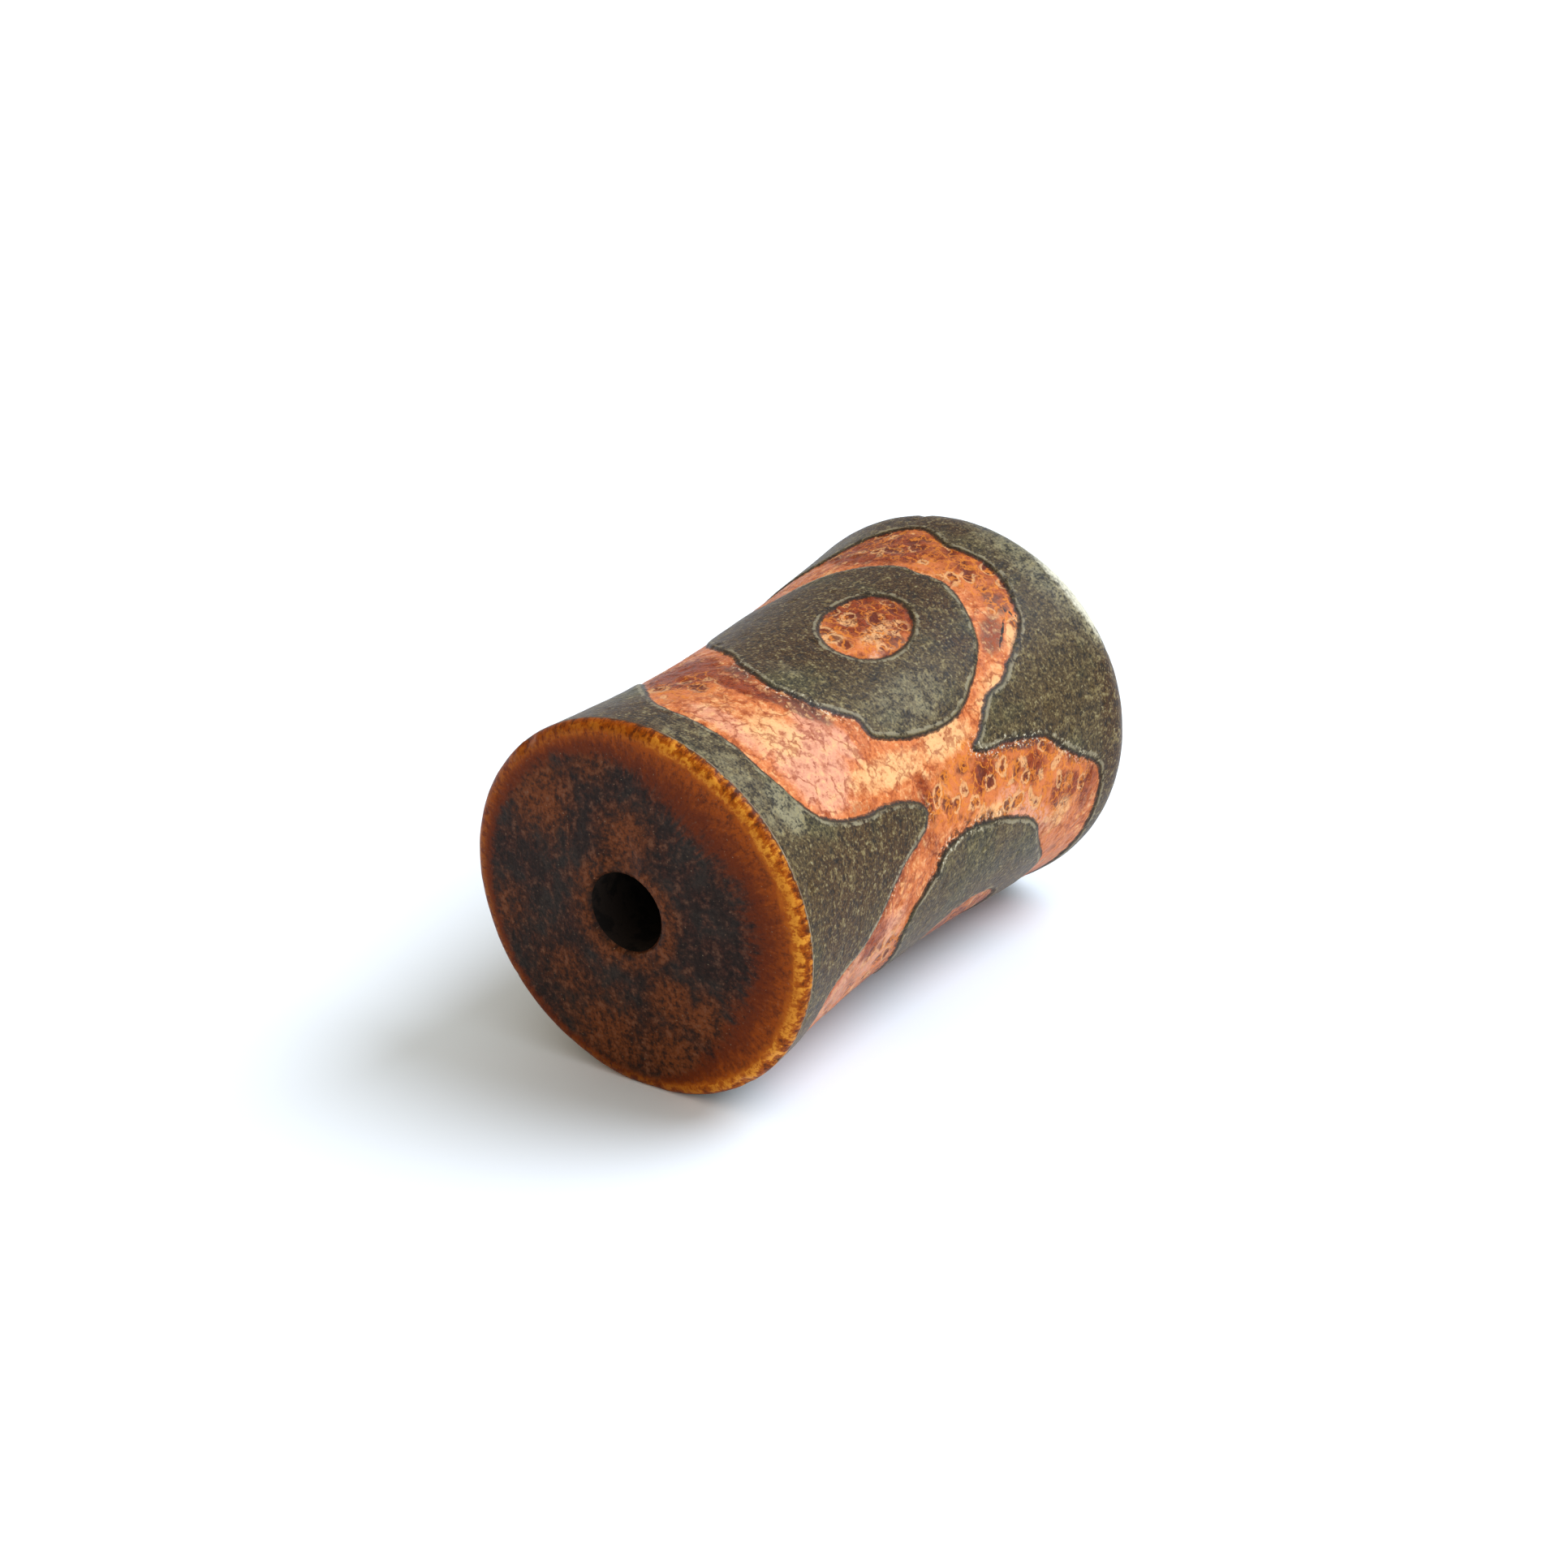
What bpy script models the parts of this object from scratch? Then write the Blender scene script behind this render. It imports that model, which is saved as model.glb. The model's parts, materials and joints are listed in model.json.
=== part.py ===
"""A drilled stone cylinder bead, waisted in the middle and lying on its side.

The bead is turned about its bore, with its smaller end towards -X and its
larger end towards +X. Both rims touch the surface it lies on, so the bore
rises a little towards the larger end. The origin is at the bottom centre.
"""

import math

import bmesh
import bpy
from mathutils import Matrix, Vector

MM = 0.001

# Body, measured along the bore from the near end
LENGTH = 19.2 * MM
NEAR_CORNER_R = 6.03 * MM
WAIST_R = 5.75 * MM
WAIST_FROM_NEAR = 6.5 * MM
FAR_CORNER_R = 6.80 * MM
NEAR_FLARE_POWER = 2.3
FAR_FLARE_POWER = 1.55
NEAR_ROUNDING_R = 0.35 * MM
FAR_ROUNDING_R = 1.30 * MM

# Bore, drilled beside the bead's own axis
BORE_R = 1.27 * MM
BORE_ASIDE = 0.38 * MM
BORE_LOW = 0.09 * MM
MOUTH_BEVEL = 0.12 * MM

# Flat spots worn under both rims
FLAT_DEPTH = 0.12 * MM

# Chips: how deep each one bites, and the ball that shapes it
RIM_CHIP_BALL_R = 1.50 * MM
RIM_CHIP_BITE = 0.10 * MM
MOUTH_CHIP_BALL_R = 2.60 * MM
MOUTH_CHIP_BITE = 0.13 * MM
MOUTH_CHIP_FROM_WALL = 0.55 * MM

# Angles about the bore, from the top towards -Y
NEAR_CHIP_ANGLES = (math.radians(128), math.radians(143), math.radians(-38))
FAR_CHIP_ANGLES = (math.radians(64), math.radians(-115))

# Mesh fineness
TURN_STEPS = 96
SIDE_STEPS = 16
NEAR_ARC_STEPS = 5
FAR_ARC_STEPS = 8
BORE_STEPS = 48
OVERRUN = 1.0 * MM
MERGE_DISTANCE = 0.0001 * MM
SHARP_ANGLE = math.radians(32)


def clear_scene():
    """Removes whatever the file opened with."""
    for thing in list(bpy.data.objects):
        bpy.data.objects.remove(thing, do_unlink=True)


def side_radius(x):
    """Radius of the waisted side, before the rims are rounded."""
    if x < WAIST_FROM_NEAR:
        share = (WAIST_FROM_NEAR - x) / WAIST_FROM_NEAR
        return WAIST_R + (NEAR_CORNER_R - WAIST_R) * share ** NEAR_FLARE_POWER
    share = (x - WAIST_FROM_NEAR) / (LENGTH - WAIST_FROM_NEAR)
    return WAIST_R + (FAR_CORNER_R - WAIST_R) * share ** FAR_FLARE_POWER


def side_slope(x):
    """Change of the side's radius along the bore."""
    step = 0.01 * MM
    low, high = max(0.0, x - step), min(LENGTH, x + step)
    return (side_radius(high) - side_radius(low)) / (high - low)


def rim_arc(x_corner, rounding_r, steps):
    """Centre and points of the arc that rounds a rim, running from -X to +X."""
    toward_middle = 1.0 if x_corner == 0.0 else -1.0
    slope = side_slope(x_corner)
    along_side = Vector((1.0, slope)).normalized() * toward_middle
    down_face = Vector((0.0, -1.0))
    half_open = along_side.angle(down_face) / 2
    reach = rounding_r / math.tan(half_open)
    corner = Vector((x_corner, side_radius(x_corner)))
    on_side = corner + along_side * reach
    on_face = corner + down_face * reach
    centre = on_face + Vector((toward_middle * rounding_r, 0.0))
    start = math.atan2(on_face.y - centre.y, on_face.x - centre.x)
    end = math.atan2(on_side.y - centre.y, on_side.x - centre.x)
    points = []
    for step in range(steps + 1):
        angle = start + (end - start) * step / steps
        ray = Vector((math.cos(angle), math.sin(angle)))
        points.append(centre + ray * rounding_r)
    return centre, points if toward_middle > 0 else points[::-1]


def body_profile():
    """Half outline of the bead, from one end of the axis to the other."""
    near_arc = rim_arc(0.0, NEAR_ROUNDING_R, NEAR_ARC_STEPS)[1]
    far_arc = rim_arc(LENGTH, FAR_ROUNDING_R, FAR_ARC_STEPS)[1]
    start, end = near_arc[-1].x, far_arc[0].x
    side = []
    for step in range(1, SIDE_STEPS):
        x = start + (end - start) * step / SIDE_STEPS
        side.append(Vector((x, side_radius(x))))
    return [Vector((0.0, 0.0)), *near_arc, *side, *far_arc, Vector((LENGTH, 0.0))]


def bore_profile():
    """Half outline of the drill, opened out by the bevel at each mouth."""
    mouth_r = BORE_R + MOUTH_BEVEL
    return [
        Vector((-OVERRUN, 0.0)),
        Vector((-OVERRUN, mouth_r + OVERRUN)),
        Vector((MOUTH_BEVEL, BORE_R)),
        Vector((LENGTH - MOUTH_BEVEL, BORE_R)),
        Vector((LENGTH + OVERRUN, mouth_r + OVERRUN)),
        Vector((LENGTH + OVERRUN, 0.0)),
    ]


def turned(name, profile, steps):
    """Spins a half outline about the X axis into a closed object."""
    bm = bmesh.new()
    rail = [bm.verts.new((point.x, 0.0, point.y)) for point in profile]
    edges = [bm.edges.new(pair) for pair in zip(rail, rail[1:])]
    bmesh.ops.spin(
        bm,
        geom=rail + edges,
        cent=(0.0, 0.0, 0.0),
        axis=(1.0, 0.0, 0.0),
        angle=2 * math.pi,
        steps=steps,
        use_merge=True,
    )
    bmesh.ops.remove_doubles(bm, verts=bm.verts, dist=MERGE_DISTANCE)
    bmesh.ops.recalc_face_normals(bm, faces=bm.faces)
    mesh = bpy.data.meshes.new(name)
    bm.to_mesh(mesh)
    bm.free()
    thing = bpy.data.objects.new(name, mesh)
    bpy.context.collection.objects.link(thing)
    return thing


def resting_tilt():
    """Angle of the bore to the surface that both rims touch."""
    near = rim_arc(0.0, NEAR_ROUNDING_R, NEAR_ARC_STEPS)[0]
    far = rim_arc(LENGTH, FAR_ROUNDING_R, FAR_ARC_STEPS)[0]
    line = far - near
    rise = math.asin((FAR_ROUNDING_R - NEAR_ROUNDING_R) / line.length)
    return math.atan2(line.y, line.x) + rise


def place_on_rims(bead):
    """Lays the bead on its rims, sunk by the flats, with its middle at x = 0."""
    tilt = resting_tilt()
    near = rim_arc(0.0, NEAR_ROUNDING_R, NEAR_ARC_STEPS)[0]
    lowest = near.x * math.sin(tilt) - near.y * math.cos(tilt) - NEAR_ROUNDING_R
    turn = Matrix.Rotation(-tilt, 3, "Y")
    reach = [(turn @ vertex.co).x for vertex in bead.data.vertices]
    bead.rotation_euler = (0.0, -tilt, 0.0)
    bead.location = (-(min(reach) + max(reach)) / 2, 0.0, -lowest - FLAT_DEPTH)


def as_cutter(cutter, bead, parented=True):
    """Hides a cutting body and takes it out of the bead."""
    cutter.hide_render = True
    cutter.display_type = "WIRE"
    if parented:
        cutter.parent = bead
    cut = bead.modifiers.new(cutter.name, "BOOLEAN")
    cut.operation = "DIFFERENCE"
    cut.solver = "EXACT"
    cut.object = cutter


def cut_bore(bead):
    """Drills the bore beside the bead's axis."""
    drill = turned("bore_cut", bore_profile(), BORE_STEPS)
    drill.location = (0.0, BORE_ASIDE, -BORE_LOW)
    as_cutter(drill, bead)


def cut_flats(bead):
    """Planes both rims flat where the bead lies."""
    bpy.ops.mesh.primitive_cube_add(size=1.0)
    slab = bpy.context.active_object
    slab.name = "flat_cut"
    depth = FAR_CORNER_R
    slab.scale = (2 * LENGTH, 4 * FAR_CORNER_R, depth)
    slab.location = (0.0, 0.0, -depth / 2)
    as_cutter(slab, bead, parented=False)


def ball_cut(bead, name, centre, radius):
    """Takes one ball-shaped chip out of the bead."""
    bpy.ops.mesh.primitive_ico_sphere_add(subdivisions=3, radius=radius)
    ball = bpy.context.active_object
    ball.name = name
    ball.location = centre
    as_cutter(ball, bead)


def cut_rim_chips(bead, side, x_corner, rounding_r, angles):
    """Chips one rim at each of the angles."""
    centre = rim_arc(x_corner, rounding_r, 1)[0]
    outward = -1.0 if x_corner == 0.0 else 1.0
    slant = Vector((outward, 1.0)).normalized()
    away = rounding_r + RIM_CHIP_BALL_R - RIM_CHIP_BITE
    spot = centre + slant * away
    for number, angle in enumerate(angles, start=1):
        place = (spot.x, -spot.y * math.sin(angle), spot.y * math.cos(angle))
        ball_cut(bead, f"{side}_chip_{number}", place, RIM_CHIP_BALL_R)


def cut_mouth_chip(bead):
    """Takes the shallow flake off the near face, above the bore."""
    above = -BORE_LOW + BORE_R + MOUTH_CHIP_FROM_WALL
    out = MOUTH_CHIP_BALL_R - MOUTH_CHIP_BITE
    ball_cut(bead, "mouth_chip", (-out, BORE_ASIDE, above), MOUTH_CHIP_BALL_R)


def stone_material():
    """Olive-grey weathered stone, dull and non-metallic."""
    material = bpy.data.materials.new("weathered_stone")
    material.use_nodes = True
    shader = material.node_tree.nodes["Principled BSDF"]
    shader.inputs["Base Color"].default_value = (0.105, 0.090, 0.066, 1.0)
    shader.inputs["Roughness"].default_value = 0.55
    shader.inputs["Metallic"].default_value = 0.0
    return material


def make_bead():
    """The bead: one turned stone with its bore, flats and chips."""
    bead = turned("bead", body_profile(), TURN_STEPS)
    bead.data.materials.append(stone_material())
    bead.data.shade_smooth()
    bead.data.set_sharp_from_angle(angle=SHARP_ANGLE)
    place_on_rims(bead)
    cut_bore(bead)
    cut_mouth_chip(bead)
    cut_rim_chips(bead, "near", 0.0, NEAR_ROUNDING_R, NEAR_CHIP_ANGLES)
    cut_rim_chips(bead, "far", LENGTH, FAR_ROUNDING_R, FAR_CHIP_ANGLES)
    cut_flats(bead)


def main():
    clear_scene()
    make_bead()


main()
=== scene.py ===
"""Dresses the etched stone cylinder bead: fine surface, finishes, floor, light and camera.

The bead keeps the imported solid's form. Its own frame runs along the bore from the
small end, in millimetres, with angles about the bore from the top towards -Y.
"""

import json
import logging
import math
from dataclasses import dataclass, field
from enum import Enum
from typing import Any

import bpy
import numpy as np
from mathutils import Matrix, Vector, noise


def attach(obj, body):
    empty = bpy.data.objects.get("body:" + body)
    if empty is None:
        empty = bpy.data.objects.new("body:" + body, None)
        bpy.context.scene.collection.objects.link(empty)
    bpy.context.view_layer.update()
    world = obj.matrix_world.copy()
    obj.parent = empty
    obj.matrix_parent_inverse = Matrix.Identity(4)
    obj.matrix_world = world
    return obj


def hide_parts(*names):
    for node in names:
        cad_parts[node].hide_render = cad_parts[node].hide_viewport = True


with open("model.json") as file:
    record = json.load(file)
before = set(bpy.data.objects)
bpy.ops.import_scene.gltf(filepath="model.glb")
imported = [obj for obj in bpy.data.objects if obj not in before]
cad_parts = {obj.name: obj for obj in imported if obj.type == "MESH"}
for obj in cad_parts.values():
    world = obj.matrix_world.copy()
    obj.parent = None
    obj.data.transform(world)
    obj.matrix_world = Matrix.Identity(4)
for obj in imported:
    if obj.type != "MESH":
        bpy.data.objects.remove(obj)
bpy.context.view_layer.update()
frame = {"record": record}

MM = 0.001
LOG = logging.getLogger("bead")

Point = tuple[float, float]
Outline = tuple[Point, ...]
Area = tuple[float, ...]


class End(Enum):
    """The two ends of the bead, by the side of the frame that they face."""

    SMALL = "small"
    LARGE = "large"


class Tone(Enum):
    """Broad areas of colour, each kept as a weight at every vertex."""

    CREAM = "cream"
    PEACH = "peach"
    RUST = "rust"
    PLUM = "plum"
    CELLS = "cells"
    CRUMBLE = "crumble"
    PALE_GROUND_AND_SHEEN = "pale_ground_and_sheen"
    BROWN_GROUND_AND_SHADE = "brown_ground_and_shade"
    RIM_SHEEN = "pale_crumb_and_rim_sheen"
    RUSTY_EDGE = "rusty_edge"
    CRACK = "crack"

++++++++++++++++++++

> What you have to do:
List all lines holding the string "empty".

> Result for this exercise:
    empty = bpy.data.objects.get("body:" + body)
    if empty is None:
        empty = bpy.data.objects.new("body:" + body, None)
        bpy.context.scene.collection.objects.link(empty)
    obj.parent = empty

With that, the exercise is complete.